Answered! Go to the Recommended Answer.
12-27-2024 06:05 AM
I had the exact same problem with my in-laws Google WiFi, a few weeks ago, and today with my own.. Factory resetting my in-laws Google WiFi seemed to do the trick, so that's what I just did at home as well, and now it's working here again as well..
12-22-2024 03:32 AM
A couple of additional data points:
Given that it's the combination of Chromium and Google WiFi that malfunctions it could just as well be Chrome that has a problem, but from further experiments it seems that Google WiFi is in fact the culprit.
I have installed another (non-mesh) WiFi router in the exact same way - that is, behind the outer router - and through that (with double NAT) Chrome has no problems accessing the website. A Wireshark dump reveals that the retransmit-package is no longer present, like when running on a wired connection.
In addition Google WiFi makes the Safari browser on MacOS misbehave, only in a different way. The initial load of any website is extremely slow, and it's not the DNS lookup which takes time - the host command in a terminal window responds instantly with the IP address. http-only websites respond much faster than https, but still slower than in Firefox on MacOS, so apparently the delay is to some extent caused by TLS.
Pure Chromium behaves exactly like Chrome and Edge, so whatever it is that makes the browser send different TCP packets when on Google WiFi and other routers is present in Chromium.
It doesn't matter if you're connected to the wired or a non-wired AP; Chrome malfunctions on all of them.
I haven't found any Google WiFi settings that when changed make any difference.
12-27-2024 06:05 AM
I had the exact same problem with my in-laws Google WiFi, a few weeks ago, and today with my own.. Factory resetting my in-laws Google WiFi seemed to do the trick, so that's what I just did at home as well, and now it's working here again as well..
12-27-2024 12:32 PM
Hi - I'm guessing it's a fellow Dane 🙂
Many thanks for the suggestion. I'll try doing a factory reset once I've done a bit more testing. I'd really like to find out what it is that goes wrong; currently it seems that the way Chrome and the server at www.nemlog-in.dk ( 152.73.246.50 ) use TCP/IP triggers a bug in the Google WiFi router.
12-29-2024 07:54 AM
Well, whaddaya know...
I have found out that setting the "TLS 1.3 post-quantum key agreement" feature to Disabled in chrome://flags makes the website work again in Chrome and Chromium. This also applies to MitID, the brokenness of which was the original reason I started investigating.
So, to summarize: With possibly some unknown bad state in Google WiFi, using Chrome/Chromium with "TLS 1.3 post-quantum key agreement" enabled causes the entire NemLog-in website including MitID to break. Eliminating Google WiFi, disabling the flag or using Firefox makes the problem go away.
12-30-2024 03:41 AM
The bug in Google WiFi can also be reproduced without Chrome.

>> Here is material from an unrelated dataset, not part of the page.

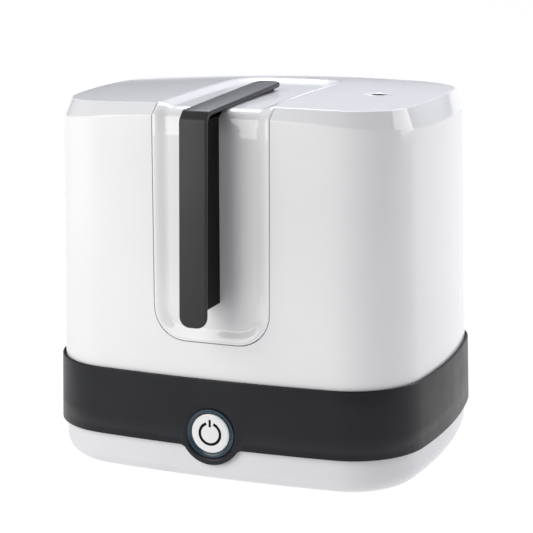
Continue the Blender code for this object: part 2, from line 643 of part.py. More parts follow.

Using the test script at https://github.com/dadrian/tldr.fail/blob/main/tldr_fail_test.py (from https://tldr.fail ) through Google WiFi I get
About to send a large TLS ClientHello (1479 bytes) to www.nemlog-in.dk:443.
The server should respond with a TLS ServerHello, which will be some
byte string beginning with b'\x16\x03\x03'. If it closes the
connection or sends something else, the server is misbehaving.
Sending the ClientHello in a single write:
[Errno 104] Connection reset by peer
but through another WiFi access point
About to send a large TLS ClientHello (1479 bytes) to www.nemlog-in.dk:443.
The server should respond with a TLS ServerHello, which will be some
byte string beginning with b'\x16\x03\x03'. If it closes the
connection or sends something else, the server is misbehaving.
Sending the ClientHello in a single write:
b'\x16\x03\x03\x16 [...]
12-31-2024 04:25 AM
Final update:
I have done a factory reset, and as predicted by JesperC it has made the problem go away. Judging by a couple of Wireshark captures the difference is that before the reset there was a large number of retransmits and/or duplicated packets, and that has completely disappeared now.
It specifically seems that what broke www.nemlog-in.dk was that the second packet of the TLS client hello was retransmitted. The 1479 byte payload was split into packets of 1330 and 149 bytes and the last packet was then transmitted twice; the only difference being the IPv4 identification which had been incremented by one (with the corresponding checksum change).
The retransmit is strange, as it has no obvious reason - it happened about 20 ms after the packet was first sent, and it was completely reproduceable in that the second packet of the TLS client hello was always retransmitted. Perhaps the processing of the first packet caused the WiFi router to acknowledge receipt of the second packet too slowly, making the client retransmit?